I think I might have to give up running pretty soon, for probably at least 7 or 8 months. I’m going to try to hold on until the Zombies, Run! virtual race because goddammit, that’s what I’ve been training for since November (10K or bust), but I’m not sure if I’ll be able to keep going much after. And for once it’s not because some new part of my body is attempting to fall off or explode. It’s because it’s too fucking hot. Or not even too fucking hot, just too fucking humid.
I used to say that I don’t deal well with heat, but no, I’m pretty sure I do okay with heat, it’s the humidity I can’t handle. I’ve had less miserable runs when it was 95F in Denver than when it’s 75F in Houston. Dizziness and vomiting when I’m barely doing 11 minute miles is some ridiculous bullshit, right there.
I feel like little by little, Houston is eating all of my options. I’ve basically given up on biking at this point, after a member of my peloton got hit by a car and killed on his way to a ride, and after having two extremely terrifying close calls of my own with Houston drivers. I can’t long distance on my own safely, and I haven’t been able to get up early enough for a group ride in forever, because at this point I’ve basically cut my candle in half so I can burn four ends at once. I’ve had to put my weightlifting on hold because I started having that awful, grinding sensation in my left shoulder, the one that makes me think I should really go ask the doctor to do a CAT scan of it, but I don’t really want to know what the answer will be and I don’t want to face another endless series of random doctor bills that my insurance doesn’t happen to cover.
What I learned when I started my grand project of losing weight and getting fit years ago was that the only way for me to make this work was to find ways to change my life I could live with on the very long term. That’s why I don’t believe in giving up specific foods or shit like that. And with exercise, it has to be something I can keep happily doing until some body part fails and I have to move on to the next thing. I don’t hate myself enough to effectively punish myself for hours at a time, multiple evenings a week. Life’s too short for that.
So no, running on a treadmill is not an option. I get so goddamn bored that five minutes stretches to a subjective hour, and all I can think is how much I hate exercising and would rather do anything else. Mountain biking isn’t an option, I don’t enjoy it.
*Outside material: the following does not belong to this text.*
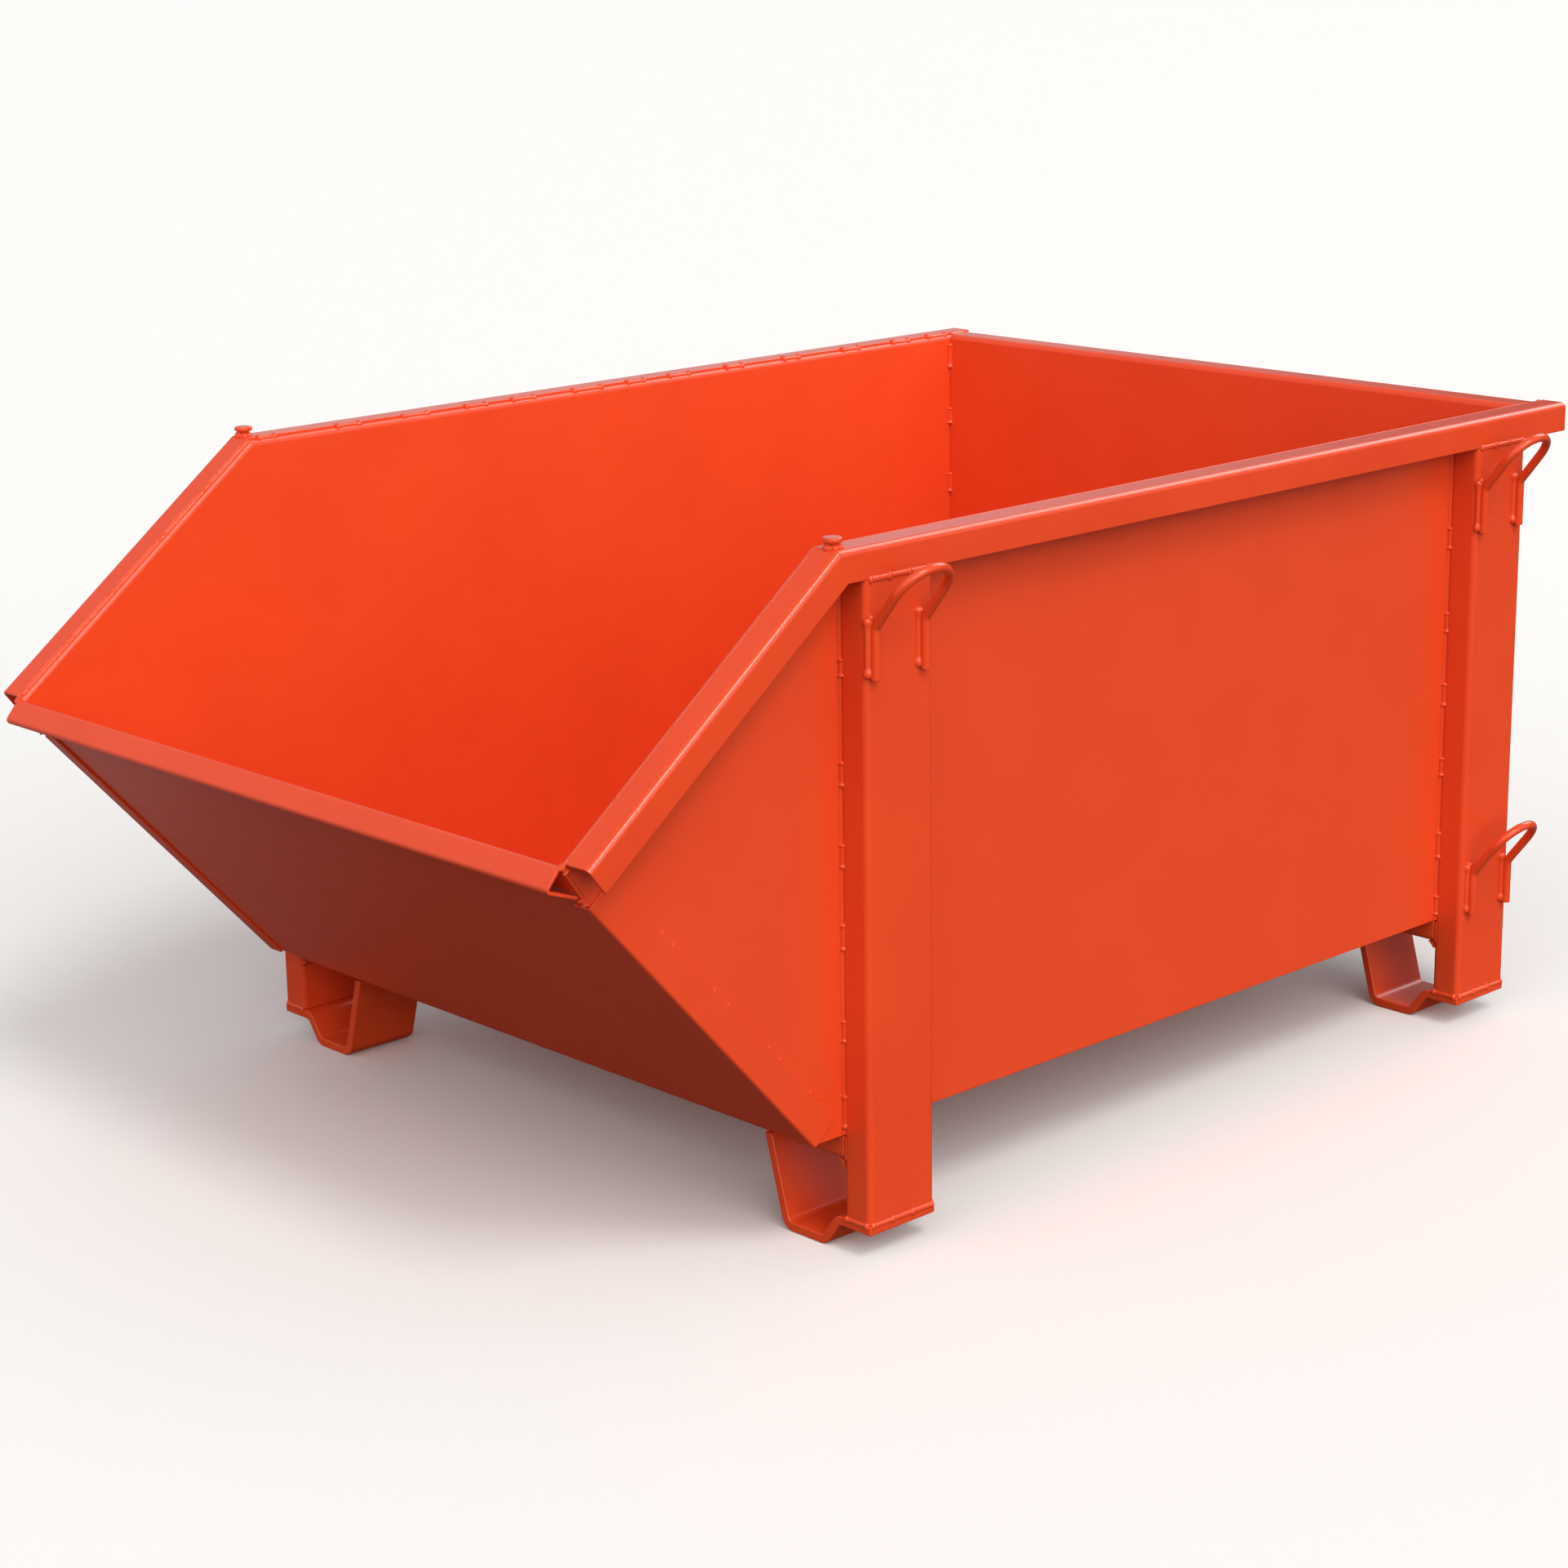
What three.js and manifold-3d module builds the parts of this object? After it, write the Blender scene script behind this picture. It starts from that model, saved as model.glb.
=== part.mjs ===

I have to figure out what to do next. Going to have to find something indoors because I can barely handle the temperatures already and it’s only March–what the fuck is July even going to be like? Maybe dance lessons again. I had to give up on tap for a while because of my fucked up toe, but surgery has supposedly corrected that and I’ve been running okay on it for months. Maybe there’s a facility with a climbing wall around and I can finally learn how to do that. I hear if you do it right, you mostly use your legs anyway, so my pathetic level of upper body strength won’t kill me. Haven’t found any non-McDojos in my area, though, I’m very sorry to say.
What I’m most worried about is that I won’t find anything I like doing at all. Maybe I can float by on spinning and walking on a treadmill because at least that way I can pass the time by reading, but neither of those are as good as the real thing. But the other reason this is beyond important to me, running 3-4 times a week and walking 3+ miles every day, is since I started doing this, I haven’t had any more major problems with my lower back. So if I suddenly can’t do much walking any more because it’s Too Fucking Hot And I Want To Vomit Then Die, are my back problems going to return?
It’s kind of stupid, because I never thought of myself as an outdoorsy person. I grew up in Colorado, but I never much cared for camping and I have an aversion to dirt that’s downright hilarious in a geologist. But I get somewhere where suddenly I can’t just hop on my bicycle and ride downtown from my front door in about an hour, on paved, safe bike trails the whole way, or somewhere I can’t just go take a walk whenever I want without wanting to die from the sticky heat or worry about getting hit by a car, and I realize that yeah. I spent a lot of time outdoors. Way more than I ever realized, and I fucking miss it. You’d never think this much ridiculous urban sprawl could make someone feel suffocated and claustrophobic.